===== Input rows
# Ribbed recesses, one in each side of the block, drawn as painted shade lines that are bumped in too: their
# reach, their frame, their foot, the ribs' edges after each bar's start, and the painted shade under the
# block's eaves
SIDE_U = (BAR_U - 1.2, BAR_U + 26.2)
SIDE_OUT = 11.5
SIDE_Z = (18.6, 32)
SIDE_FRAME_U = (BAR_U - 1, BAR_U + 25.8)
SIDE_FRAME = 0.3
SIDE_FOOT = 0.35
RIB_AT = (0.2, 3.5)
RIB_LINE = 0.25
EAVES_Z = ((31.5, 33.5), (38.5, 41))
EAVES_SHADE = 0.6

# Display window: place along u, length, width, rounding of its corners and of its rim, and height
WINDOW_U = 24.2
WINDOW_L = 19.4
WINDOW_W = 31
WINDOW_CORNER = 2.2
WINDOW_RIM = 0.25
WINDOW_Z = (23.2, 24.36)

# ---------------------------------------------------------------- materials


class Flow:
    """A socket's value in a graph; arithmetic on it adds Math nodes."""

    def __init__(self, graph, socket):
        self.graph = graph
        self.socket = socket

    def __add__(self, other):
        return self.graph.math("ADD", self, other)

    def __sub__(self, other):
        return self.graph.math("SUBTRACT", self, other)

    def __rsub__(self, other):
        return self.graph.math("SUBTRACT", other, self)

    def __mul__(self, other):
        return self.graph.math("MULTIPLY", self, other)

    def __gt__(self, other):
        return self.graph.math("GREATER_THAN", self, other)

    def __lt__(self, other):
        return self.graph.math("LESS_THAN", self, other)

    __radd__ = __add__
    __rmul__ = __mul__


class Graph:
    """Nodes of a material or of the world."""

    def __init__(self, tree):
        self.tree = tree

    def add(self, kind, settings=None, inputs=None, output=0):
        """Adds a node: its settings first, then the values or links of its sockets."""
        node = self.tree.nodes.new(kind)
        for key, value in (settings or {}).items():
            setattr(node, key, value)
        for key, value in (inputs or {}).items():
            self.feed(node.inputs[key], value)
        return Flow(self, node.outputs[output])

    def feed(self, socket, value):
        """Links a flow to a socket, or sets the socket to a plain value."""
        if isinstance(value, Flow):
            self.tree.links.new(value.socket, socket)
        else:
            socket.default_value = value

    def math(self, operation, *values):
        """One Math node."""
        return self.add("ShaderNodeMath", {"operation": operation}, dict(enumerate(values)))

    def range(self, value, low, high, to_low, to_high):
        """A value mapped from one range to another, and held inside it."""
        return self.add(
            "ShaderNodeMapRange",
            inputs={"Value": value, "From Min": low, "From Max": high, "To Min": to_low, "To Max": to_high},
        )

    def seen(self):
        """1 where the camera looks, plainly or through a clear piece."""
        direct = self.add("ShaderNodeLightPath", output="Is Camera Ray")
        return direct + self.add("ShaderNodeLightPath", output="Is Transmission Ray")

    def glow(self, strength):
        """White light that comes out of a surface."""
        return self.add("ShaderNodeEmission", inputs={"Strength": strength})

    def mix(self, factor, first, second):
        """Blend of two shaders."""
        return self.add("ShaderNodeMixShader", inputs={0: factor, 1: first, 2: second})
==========
===== Input rows
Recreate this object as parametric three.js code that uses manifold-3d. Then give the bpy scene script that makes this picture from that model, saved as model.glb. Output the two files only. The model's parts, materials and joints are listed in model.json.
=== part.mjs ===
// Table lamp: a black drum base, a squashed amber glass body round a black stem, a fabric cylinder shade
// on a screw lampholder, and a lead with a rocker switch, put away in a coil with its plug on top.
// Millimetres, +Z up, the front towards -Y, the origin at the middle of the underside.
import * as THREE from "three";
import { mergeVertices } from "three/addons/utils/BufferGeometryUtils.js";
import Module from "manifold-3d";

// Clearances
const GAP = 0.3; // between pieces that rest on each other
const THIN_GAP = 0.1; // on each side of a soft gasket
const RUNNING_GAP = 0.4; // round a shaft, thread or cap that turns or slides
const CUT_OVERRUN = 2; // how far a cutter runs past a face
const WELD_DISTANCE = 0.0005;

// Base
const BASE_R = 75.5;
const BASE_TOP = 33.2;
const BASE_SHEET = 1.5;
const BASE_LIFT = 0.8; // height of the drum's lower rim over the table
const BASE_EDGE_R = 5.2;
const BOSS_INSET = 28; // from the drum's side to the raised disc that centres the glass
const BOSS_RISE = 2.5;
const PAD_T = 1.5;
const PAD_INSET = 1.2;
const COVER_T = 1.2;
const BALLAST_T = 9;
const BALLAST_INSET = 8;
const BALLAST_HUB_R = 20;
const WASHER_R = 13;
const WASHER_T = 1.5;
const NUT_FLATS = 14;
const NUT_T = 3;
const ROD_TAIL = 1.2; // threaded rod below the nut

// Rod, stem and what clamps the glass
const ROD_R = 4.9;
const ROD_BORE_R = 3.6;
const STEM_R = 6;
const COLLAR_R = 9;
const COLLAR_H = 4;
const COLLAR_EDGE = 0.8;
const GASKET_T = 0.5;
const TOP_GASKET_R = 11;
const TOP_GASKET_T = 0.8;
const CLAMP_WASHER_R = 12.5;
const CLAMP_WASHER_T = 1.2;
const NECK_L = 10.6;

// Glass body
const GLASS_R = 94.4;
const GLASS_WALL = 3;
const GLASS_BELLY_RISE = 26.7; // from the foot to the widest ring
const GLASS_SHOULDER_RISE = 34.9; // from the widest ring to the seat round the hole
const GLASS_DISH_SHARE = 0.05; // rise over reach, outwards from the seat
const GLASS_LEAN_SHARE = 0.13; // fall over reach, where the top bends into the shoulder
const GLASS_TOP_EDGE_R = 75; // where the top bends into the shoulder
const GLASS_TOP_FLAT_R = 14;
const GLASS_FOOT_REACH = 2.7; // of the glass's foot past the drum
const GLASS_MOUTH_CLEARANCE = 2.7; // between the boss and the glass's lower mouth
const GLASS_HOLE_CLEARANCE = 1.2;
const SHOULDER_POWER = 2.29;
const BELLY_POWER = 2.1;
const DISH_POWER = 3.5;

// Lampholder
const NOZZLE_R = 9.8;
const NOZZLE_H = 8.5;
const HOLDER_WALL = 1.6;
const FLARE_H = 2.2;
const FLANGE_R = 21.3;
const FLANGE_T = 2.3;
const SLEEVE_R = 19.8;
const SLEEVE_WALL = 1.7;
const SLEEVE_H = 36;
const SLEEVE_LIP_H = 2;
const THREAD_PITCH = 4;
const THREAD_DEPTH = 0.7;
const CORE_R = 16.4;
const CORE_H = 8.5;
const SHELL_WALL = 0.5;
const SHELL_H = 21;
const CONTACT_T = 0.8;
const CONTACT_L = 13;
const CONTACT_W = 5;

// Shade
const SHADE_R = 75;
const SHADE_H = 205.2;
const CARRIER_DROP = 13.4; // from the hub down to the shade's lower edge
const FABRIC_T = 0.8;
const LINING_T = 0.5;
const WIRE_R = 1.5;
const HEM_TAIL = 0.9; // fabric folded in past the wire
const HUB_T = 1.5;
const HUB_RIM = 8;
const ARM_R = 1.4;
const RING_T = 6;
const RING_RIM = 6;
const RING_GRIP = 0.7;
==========
Output the section opening with the line that has "Recreate this object" and closing with the line that has "import Module from". Keep both end lines and leave out the rest.

Recreate this object as parametric three.js code that uses manifold-3d. Then give the bpy scene script that makes this picture from that model, saved as model.glb. Output the two files only. The model's parts, materials and joints are listed in model.json.
=== part.mjs ===
// Table lamp: a black drum base, a squashed amber glass body round a black stem, a fabric cylinder shade
// on a screw lampholder, and a lead with a rocker switch, put away in a coil with its plug on top.
// Millimetres, +Z up, the front towards -Y, the origin at the middle of the underside.
import * as THREE from "three";
import { mergeVertices } from "three/addons/utils/BufferGeometryUtils.js";
import Module from "manifold-3d";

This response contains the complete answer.